Startups like Wagestream and Even are doing innovative work in this space in Western markets. More recently, Square, Visa and PayPal have all entered or launched products in this space.

In Asia, start-ups like GajiGesa are making waves in markets like Indonesia by offering a powerful solution that provides workers with the tools and a clear path to financial stability.

3. The Buy Now Pay Later model will continue to gather traction.

I think enough has been written about this sector with the likes of Affirm, Klarna, Afterpay reaching unbelievable valuations. But, you’re also seeing an explosion in local competitors across emerging markets. I had written a short piece on this in September – Buy Now Pay Later: The changing face of finance for a mobile generation.

What do you consider to be the biggest achievement in your fintech marketing career so far? What about a failure?

Biggest achievement: being part of the leadership team at Oriente and having a seat at the table with the founders and other senior executives on the strategic direction of the company. Often Marketing & Comms are overlooked in terms of their importance to the business. But brand building is strategic and cannot be done successfully by working in silos.

Having had the (continued & on-going) opportunity to build a number of brands that comprise the Oriente portfolio in very competitive markets has been challenging and rewarding. We’ve been able to earn our space in the global conversation mix by establishing Oriente and our co-founders as true thought leaders. But there is a long way to go and I’m far from finished.

I think failure is something we experience and need to deal with daily. The important part is to be able to quickly pick yourself and the team up and move on. While building a startup there are a hundred different problems to solve and unfortunately, you aren’t going to be able to do everything perfectly. But ensuring you can get through your list and solve them all is important.

Not being able to launch our financial literacy initiative in Indonesia stands out for me, as a major failure alongside the many times we haven’t been able to get that major story published or secure that important meeting with a regulator. All of this goes hand in hand. In Comms, you’re only as good as your last story!

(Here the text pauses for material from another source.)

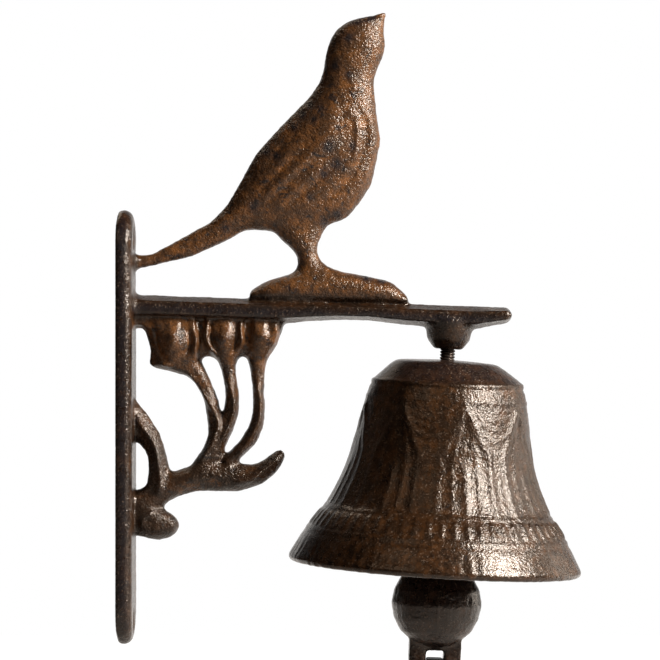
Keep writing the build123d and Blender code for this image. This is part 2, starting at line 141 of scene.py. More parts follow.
def stroke(x, z, line, half_width, fade=3.0):
    """The hump of a line of places (x, z), fading out over its ends."""
    line = smooth_line(line, count=40)
    run = run_along(line)
    best = np.full(len(x), np.inf)
    along = np.zeros(len(x))
    for a, b, start in zip(line, line[1:], run):
        step = b - a
        square = max(float(step @ step), 1e-9)
        t = np.clip(((x - a[0]) * step[0] + (z - a[1]) * step[1]) / square, 0, 1)
        distance = np.hypot(x - a[0] - t * step[0], z - a[1] - t * step[1])
        nearer = distance < best
        best[nearer] = distance[nearer]
        along[nearer] = (start + t * math.sqrt(square))[nearer]
    ends = rise(np.minimum(along, run[-1] - along), 0, fade)
    return hump(best, half_width) * ends


def distance_from(place, x, z):
    """How far points lie from a place (x, z)."""
    return np.hypot(x - place[0], z - place[1])


def grain(points, size, seed):
    """Smooth noise from -1 to 1 at points, with lumps of about that size."""
    shift = Vector((seed * 7.1, seed * 3.3, seed * 5.7))
    return np.array([noise.noise(Vector(p) / size + shift) for p in points])


def sand_marks(points, layers):
    """The height of the mould sand's marks at points, from layers of height, lump size and seed."""
    return sum(height * grain(points, size * mm, seed) for height, size, seed in layers)


# Meshes

def placed(name, mesh, body, node):
    """The mesh as a piece on its body and in its node's place."""
    piece = bpy.data.objects.new(name, mesh)
    bpy.context.scene.collection.objects.link(piece)
    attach(piece, body)
    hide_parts(node)
    return piece


def mesh_piece(name, points, faces, body, node):
    """A smooth-shaded piece from points and faces."""
    mesh = bpy.data.meshes.new(name)
    mesh.from_pydata([tuple(p) for p in points], [], [tuple(int(i) for i in f) for f in faces])
    mesh.update()
    for polygon in mesh.polygons:
        polygon.use_smooth = True
    return placed(name, mesh, body, node)


def grid_faces(rows, columns, close_rows=False):
    """Quads over rows of points that close round their columns."""
    faces = []
    for r in range(rows if close_rows else rows - 1):
        low, high = r * columns, (r + 1) % rows * columns
        for c in range(columns):
            n = (c + 1) % columns
            faces.append((low + c, low + n, high + n, high + c))
    return faces


def outward(piece):
    """Turns the piece's faces to look outwards."""
    work = bmesh.new()
    work.from_mesh(piece.data)
    bmesh.ops.recalc_face_normals(work, faces=work.faces)
    work.to_mesh(piece.data)
    work.free()


def store(piece, **layers):
    """Keeps numbers for the piece's material: one for each of its points, or one for all of them."""
    for name, values in layers.items():
        layer = piece.data.attributes.new(name, "FLOAT", "POINT")
        layer.data.foreach_set("value", np.full(len(layer.data), np.ravel(values), np.float32))


def lathe(origin, up, across, radii, heights):
    """Points of a turned form, from arrays of radius and height with a row for each ring."""
    turns = full_turn(radii.shape[1])
    aside = np.array(up.cross(across))
    spokes = np.cos(turns)[:, None] * np.array(across) + np.sin(turns)[:, None] * aside
    points = np.array(origin) + radii[..., None] * spokes[None] + heights[..., None] * np.array(up)
    return points.reshape(-1, 3)


def ring_of_wire(centre, across, up, middle, wire, turns, sides):
    """Points and faces of a closed ring of round wire, from its middle radius and the wire's own."""
    normal = np.array(across.cross(up))
    points = []
    for turn in full_turn(turns):
        spoke = np.array(across) * math.cos(turn) + np.array(up) * math.sin(turn)
        for s in full_turn(sides):
            out = spoke * (middle + wire * math.cos(s)) + normal * wire * math.sin(s)
            points.append(np.array(centre) + out)
    return np.array(points), grid_faces(turns, sides, close_rows=True)


def remeshed(node, voxel):
    """The node's packed form as an even skin of small quads: its points, edges and faces."""
    copy = bpy.data.objects.new(node + "_work", nodes[node].data.copy())
    bpy.context.scene.collection.objects.link(copy)
    skin = copy.modifiers.new("skin", "REMESH")
    skin.mode = "VOXEL"
    skin.voxel_size = voxel
    bpy.context.view_layer.update()
    graph = bpy.context.evaluated_depsgraph_get()
    mesh = bpy.data.meshes.new_from_object(copy.evaluated_get(graph))
    bpy.data.objects.remove(copy)
    points = np.empty(len(mesh.vertices) * 3)
    mesh.vertices.foreach_get("co", points)
    edges = np.empty(len(mesh.edges) * 2, int)
    mesh.edges.foreach_get("vertices", edges)
    faces = [tuple(p.vertices) for p in mesh.polygons]
    bpy.data.meshes.remove(mesh)
    return points.reshape(-1, 3), edges.reshape(-1, 2), faces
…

What is one thing you wish fintechs would do less of in regards to marketing?

This is a simple answer for me – everyone talks about financial inclusion, but for most it’s nothing more than a marketing gimmick. My wish is that more marketers can break away from this and be true to themselves and the impact they hope to have on their actual customers.

What advice would you give to anyone considering starting a career in fintech marketing?

There’s never been a better time to start. There’s so much development, innovation, and competition that it’s one of the most exciting sectors to be in. Fintech marketing provides an unprecedented opportunity to learn, grow, and take risks in a brand building like never before – regardless of which part of the world you are in.